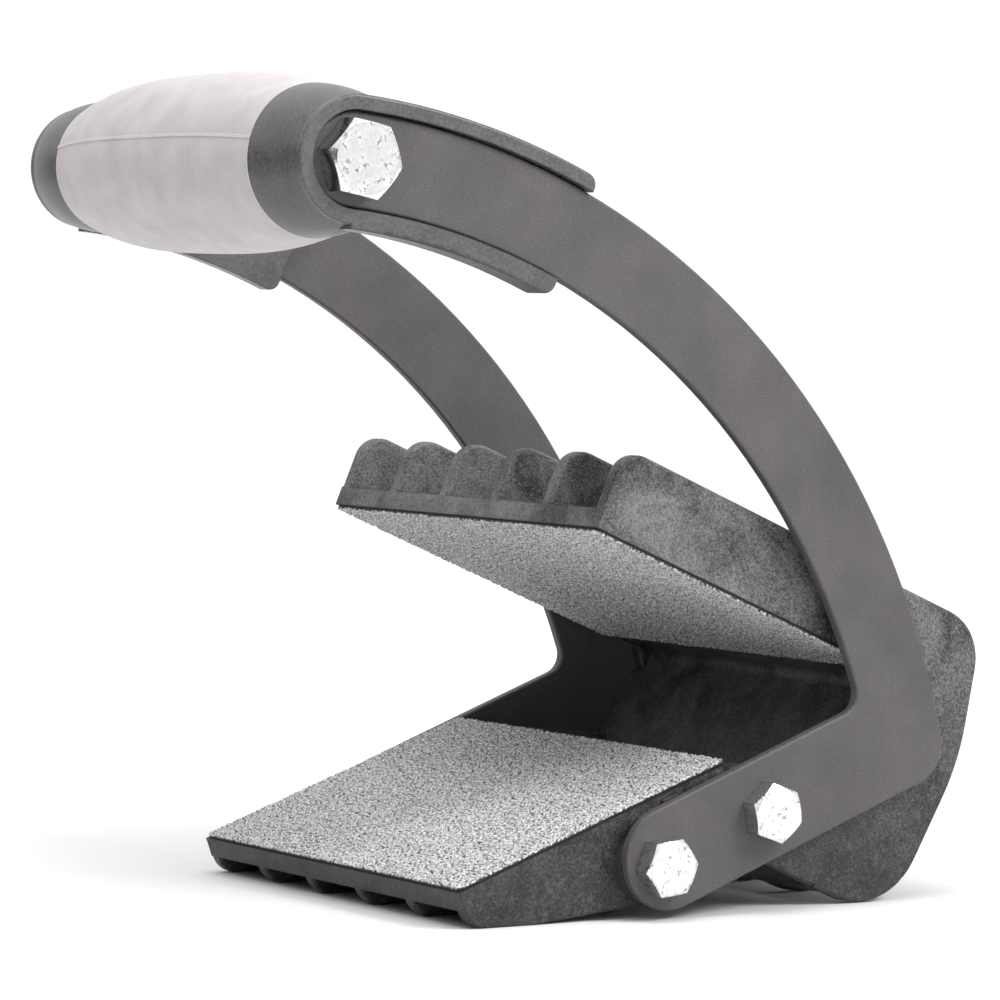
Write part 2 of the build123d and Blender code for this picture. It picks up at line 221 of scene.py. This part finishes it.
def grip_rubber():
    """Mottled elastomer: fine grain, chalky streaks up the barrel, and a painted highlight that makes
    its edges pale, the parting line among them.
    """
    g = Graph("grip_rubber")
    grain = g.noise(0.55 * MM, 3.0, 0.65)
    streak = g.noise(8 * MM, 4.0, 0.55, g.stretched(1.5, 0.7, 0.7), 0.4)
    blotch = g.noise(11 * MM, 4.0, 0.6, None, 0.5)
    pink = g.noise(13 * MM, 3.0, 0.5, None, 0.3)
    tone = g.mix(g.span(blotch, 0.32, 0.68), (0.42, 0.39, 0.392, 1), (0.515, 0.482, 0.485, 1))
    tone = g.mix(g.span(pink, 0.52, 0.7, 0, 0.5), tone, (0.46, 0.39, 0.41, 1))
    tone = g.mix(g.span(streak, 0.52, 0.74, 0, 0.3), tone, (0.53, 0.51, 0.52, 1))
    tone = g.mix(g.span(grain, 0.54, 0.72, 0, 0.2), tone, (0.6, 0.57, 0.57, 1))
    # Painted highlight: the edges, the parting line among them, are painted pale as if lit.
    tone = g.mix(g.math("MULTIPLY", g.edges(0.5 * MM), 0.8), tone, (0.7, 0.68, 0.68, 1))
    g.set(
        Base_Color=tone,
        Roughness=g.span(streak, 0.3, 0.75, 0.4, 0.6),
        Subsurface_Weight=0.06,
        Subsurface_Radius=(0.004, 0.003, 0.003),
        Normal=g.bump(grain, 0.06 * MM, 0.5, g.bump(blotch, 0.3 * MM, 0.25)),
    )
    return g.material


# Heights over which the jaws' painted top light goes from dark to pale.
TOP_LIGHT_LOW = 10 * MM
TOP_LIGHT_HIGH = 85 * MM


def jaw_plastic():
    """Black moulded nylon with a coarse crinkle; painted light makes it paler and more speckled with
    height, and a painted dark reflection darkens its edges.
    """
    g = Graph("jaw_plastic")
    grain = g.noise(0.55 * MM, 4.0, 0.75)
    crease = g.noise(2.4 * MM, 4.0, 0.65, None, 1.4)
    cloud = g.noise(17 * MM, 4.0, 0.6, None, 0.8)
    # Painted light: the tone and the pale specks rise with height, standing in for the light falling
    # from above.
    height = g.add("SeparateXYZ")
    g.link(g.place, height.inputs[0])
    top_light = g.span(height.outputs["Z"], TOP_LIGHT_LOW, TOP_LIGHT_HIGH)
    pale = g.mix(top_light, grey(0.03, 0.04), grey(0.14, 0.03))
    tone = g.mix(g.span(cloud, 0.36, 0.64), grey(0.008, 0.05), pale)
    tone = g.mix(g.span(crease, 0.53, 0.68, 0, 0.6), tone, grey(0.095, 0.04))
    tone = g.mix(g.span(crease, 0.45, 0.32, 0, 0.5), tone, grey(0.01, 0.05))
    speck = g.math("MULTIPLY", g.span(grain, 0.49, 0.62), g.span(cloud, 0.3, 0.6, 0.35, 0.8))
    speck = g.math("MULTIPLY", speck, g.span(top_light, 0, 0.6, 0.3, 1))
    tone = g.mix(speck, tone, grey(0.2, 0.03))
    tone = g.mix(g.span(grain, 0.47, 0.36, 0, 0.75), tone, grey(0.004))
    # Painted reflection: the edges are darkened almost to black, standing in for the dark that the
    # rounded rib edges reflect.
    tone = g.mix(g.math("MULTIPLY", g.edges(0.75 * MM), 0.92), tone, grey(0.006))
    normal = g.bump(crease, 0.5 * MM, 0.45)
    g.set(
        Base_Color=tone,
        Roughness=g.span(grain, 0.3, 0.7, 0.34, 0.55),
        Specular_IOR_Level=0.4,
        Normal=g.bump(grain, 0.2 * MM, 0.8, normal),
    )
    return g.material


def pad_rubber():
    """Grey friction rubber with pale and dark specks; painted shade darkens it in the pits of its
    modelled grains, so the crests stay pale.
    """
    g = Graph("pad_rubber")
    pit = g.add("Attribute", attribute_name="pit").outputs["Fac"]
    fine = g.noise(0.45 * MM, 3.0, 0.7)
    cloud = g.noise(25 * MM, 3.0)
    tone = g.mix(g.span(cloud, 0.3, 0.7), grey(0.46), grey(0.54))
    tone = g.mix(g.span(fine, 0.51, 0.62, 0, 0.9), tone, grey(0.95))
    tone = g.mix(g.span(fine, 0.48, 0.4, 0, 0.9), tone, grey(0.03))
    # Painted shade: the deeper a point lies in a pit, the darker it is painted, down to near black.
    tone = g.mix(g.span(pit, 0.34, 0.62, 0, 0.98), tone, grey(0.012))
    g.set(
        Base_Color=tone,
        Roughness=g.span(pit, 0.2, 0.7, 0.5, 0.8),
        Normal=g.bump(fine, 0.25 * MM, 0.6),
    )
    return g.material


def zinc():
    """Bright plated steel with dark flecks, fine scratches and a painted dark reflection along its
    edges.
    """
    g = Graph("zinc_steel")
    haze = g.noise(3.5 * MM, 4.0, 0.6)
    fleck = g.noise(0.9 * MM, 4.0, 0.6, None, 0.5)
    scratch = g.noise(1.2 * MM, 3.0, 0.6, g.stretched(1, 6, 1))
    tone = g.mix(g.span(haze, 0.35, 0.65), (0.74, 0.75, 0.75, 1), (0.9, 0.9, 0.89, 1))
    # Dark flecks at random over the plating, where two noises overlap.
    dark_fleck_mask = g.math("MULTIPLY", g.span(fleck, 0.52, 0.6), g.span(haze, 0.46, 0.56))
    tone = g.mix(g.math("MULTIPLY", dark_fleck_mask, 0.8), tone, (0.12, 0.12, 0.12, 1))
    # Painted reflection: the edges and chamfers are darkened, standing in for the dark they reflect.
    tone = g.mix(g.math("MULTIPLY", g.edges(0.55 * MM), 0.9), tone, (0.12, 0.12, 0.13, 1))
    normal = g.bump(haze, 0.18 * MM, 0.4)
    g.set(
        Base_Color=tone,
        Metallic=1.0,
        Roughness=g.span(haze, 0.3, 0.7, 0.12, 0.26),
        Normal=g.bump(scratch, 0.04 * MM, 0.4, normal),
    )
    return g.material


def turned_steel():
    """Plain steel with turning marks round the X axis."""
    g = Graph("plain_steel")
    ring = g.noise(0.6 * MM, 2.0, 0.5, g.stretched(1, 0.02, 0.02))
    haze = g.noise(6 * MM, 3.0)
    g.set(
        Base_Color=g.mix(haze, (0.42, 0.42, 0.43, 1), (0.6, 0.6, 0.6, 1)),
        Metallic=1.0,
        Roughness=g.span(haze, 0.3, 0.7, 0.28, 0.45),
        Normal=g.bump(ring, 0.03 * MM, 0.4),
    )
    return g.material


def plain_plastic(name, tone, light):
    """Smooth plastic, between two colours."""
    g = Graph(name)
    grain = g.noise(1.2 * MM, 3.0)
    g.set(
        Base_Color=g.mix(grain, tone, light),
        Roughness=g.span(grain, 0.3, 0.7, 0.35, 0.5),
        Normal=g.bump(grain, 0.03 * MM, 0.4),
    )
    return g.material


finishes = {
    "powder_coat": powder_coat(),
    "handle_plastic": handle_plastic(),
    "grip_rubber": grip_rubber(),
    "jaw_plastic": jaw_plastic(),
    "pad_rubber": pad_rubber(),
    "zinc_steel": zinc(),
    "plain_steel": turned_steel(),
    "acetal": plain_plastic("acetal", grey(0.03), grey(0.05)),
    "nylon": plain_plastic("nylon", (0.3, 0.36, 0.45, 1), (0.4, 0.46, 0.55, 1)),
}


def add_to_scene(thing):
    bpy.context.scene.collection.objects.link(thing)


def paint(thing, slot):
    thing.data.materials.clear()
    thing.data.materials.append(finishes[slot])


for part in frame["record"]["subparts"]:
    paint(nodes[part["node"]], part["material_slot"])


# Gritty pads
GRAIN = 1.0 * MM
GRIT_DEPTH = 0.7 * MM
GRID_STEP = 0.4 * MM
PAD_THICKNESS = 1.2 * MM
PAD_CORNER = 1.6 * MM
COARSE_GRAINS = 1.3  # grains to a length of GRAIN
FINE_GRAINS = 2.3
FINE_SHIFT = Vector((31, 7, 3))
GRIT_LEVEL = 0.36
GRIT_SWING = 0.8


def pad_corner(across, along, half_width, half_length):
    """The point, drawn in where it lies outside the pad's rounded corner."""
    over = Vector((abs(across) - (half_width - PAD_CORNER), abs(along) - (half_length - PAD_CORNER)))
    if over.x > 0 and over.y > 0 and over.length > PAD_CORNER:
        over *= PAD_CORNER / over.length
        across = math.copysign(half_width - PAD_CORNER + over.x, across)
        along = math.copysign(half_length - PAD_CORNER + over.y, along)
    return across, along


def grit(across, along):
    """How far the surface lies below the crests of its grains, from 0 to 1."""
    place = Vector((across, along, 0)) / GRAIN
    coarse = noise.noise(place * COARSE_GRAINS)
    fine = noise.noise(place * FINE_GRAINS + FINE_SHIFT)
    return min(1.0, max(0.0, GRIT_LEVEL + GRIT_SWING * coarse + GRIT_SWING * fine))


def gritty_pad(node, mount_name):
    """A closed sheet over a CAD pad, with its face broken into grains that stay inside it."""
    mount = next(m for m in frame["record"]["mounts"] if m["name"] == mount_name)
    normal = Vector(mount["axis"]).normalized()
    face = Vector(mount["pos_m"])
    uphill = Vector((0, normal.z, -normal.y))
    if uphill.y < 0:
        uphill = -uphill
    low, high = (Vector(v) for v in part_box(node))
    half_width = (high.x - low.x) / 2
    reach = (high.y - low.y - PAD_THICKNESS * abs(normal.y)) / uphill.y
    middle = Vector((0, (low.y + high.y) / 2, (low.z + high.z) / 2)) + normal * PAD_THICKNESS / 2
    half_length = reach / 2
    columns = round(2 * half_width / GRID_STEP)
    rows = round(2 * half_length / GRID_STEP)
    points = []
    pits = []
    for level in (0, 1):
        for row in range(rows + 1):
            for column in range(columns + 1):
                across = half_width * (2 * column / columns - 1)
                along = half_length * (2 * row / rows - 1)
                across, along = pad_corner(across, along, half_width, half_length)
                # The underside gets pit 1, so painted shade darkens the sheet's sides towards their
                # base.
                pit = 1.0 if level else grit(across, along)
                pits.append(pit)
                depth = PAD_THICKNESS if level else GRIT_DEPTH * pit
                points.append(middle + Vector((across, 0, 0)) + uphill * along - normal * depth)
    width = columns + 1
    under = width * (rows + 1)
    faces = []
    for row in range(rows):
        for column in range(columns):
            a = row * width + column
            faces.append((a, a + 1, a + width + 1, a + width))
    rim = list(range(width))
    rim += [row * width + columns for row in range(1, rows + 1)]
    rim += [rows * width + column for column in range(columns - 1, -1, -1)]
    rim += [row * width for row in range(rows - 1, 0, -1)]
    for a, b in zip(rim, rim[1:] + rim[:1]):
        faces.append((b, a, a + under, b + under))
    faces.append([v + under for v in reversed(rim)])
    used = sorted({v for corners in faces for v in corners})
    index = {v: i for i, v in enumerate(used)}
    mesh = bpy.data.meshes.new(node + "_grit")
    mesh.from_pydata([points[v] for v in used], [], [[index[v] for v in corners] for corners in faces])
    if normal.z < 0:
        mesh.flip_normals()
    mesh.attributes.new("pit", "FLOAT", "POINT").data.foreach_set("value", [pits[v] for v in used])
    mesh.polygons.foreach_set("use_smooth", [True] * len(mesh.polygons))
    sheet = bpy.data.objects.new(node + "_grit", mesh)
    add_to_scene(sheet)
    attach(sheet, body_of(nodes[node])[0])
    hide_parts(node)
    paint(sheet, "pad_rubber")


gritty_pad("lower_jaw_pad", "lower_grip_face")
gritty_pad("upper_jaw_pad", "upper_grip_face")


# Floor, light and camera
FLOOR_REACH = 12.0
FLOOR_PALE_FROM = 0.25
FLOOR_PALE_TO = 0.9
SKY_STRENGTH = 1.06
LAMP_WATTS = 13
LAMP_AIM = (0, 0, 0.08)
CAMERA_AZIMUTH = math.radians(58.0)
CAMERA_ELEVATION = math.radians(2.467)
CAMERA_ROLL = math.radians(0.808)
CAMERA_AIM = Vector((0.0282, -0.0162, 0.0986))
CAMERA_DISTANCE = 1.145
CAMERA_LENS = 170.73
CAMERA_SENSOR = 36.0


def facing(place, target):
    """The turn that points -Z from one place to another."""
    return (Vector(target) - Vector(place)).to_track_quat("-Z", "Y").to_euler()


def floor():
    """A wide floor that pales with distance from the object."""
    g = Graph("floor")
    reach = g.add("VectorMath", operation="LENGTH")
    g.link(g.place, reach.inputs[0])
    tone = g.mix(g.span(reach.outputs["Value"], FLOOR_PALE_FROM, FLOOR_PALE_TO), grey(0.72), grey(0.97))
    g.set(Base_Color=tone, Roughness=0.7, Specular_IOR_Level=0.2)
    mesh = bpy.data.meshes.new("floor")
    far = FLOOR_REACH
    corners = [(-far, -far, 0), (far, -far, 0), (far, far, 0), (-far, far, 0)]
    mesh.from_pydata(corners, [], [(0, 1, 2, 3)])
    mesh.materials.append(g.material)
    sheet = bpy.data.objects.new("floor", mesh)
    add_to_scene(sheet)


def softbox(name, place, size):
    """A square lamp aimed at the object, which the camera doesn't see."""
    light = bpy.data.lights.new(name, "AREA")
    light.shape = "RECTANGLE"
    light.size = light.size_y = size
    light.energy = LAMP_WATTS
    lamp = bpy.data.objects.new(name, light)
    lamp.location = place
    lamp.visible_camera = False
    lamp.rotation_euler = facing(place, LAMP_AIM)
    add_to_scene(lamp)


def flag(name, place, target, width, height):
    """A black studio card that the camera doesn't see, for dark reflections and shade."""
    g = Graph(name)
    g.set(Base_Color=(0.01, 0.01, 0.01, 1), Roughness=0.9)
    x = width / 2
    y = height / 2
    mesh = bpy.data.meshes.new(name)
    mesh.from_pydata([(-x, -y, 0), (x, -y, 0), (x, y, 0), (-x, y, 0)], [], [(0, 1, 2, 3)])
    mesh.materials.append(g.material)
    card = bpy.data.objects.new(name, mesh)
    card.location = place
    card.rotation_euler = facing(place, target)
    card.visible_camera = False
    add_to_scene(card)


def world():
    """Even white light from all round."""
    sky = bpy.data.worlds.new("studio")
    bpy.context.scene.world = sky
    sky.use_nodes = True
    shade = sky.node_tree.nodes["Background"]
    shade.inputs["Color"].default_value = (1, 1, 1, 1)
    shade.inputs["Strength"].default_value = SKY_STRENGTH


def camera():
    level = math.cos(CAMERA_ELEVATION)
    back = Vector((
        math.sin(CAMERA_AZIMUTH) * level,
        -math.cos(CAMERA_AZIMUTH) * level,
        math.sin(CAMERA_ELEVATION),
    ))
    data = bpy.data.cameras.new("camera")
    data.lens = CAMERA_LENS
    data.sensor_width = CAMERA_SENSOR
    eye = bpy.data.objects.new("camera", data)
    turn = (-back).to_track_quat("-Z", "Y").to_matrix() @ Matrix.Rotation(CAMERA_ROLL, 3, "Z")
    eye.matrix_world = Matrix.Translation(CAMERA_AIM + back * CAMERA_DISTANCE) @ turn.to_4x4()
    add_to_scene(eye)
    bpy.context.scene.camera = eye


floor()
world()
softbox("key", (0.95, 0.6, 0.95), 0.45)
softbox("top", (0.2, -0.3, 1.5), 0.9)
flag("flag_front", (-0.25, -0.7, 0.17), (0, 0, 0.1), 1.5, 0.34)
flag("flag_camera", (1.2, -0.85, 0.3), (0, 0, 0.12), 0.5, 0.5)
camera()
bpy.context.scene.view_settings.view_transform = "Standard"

****************************************

▸ Problem statement: How many lines in the listing above contain "finishes"? Answer with the number alone.

▸ Reply: 3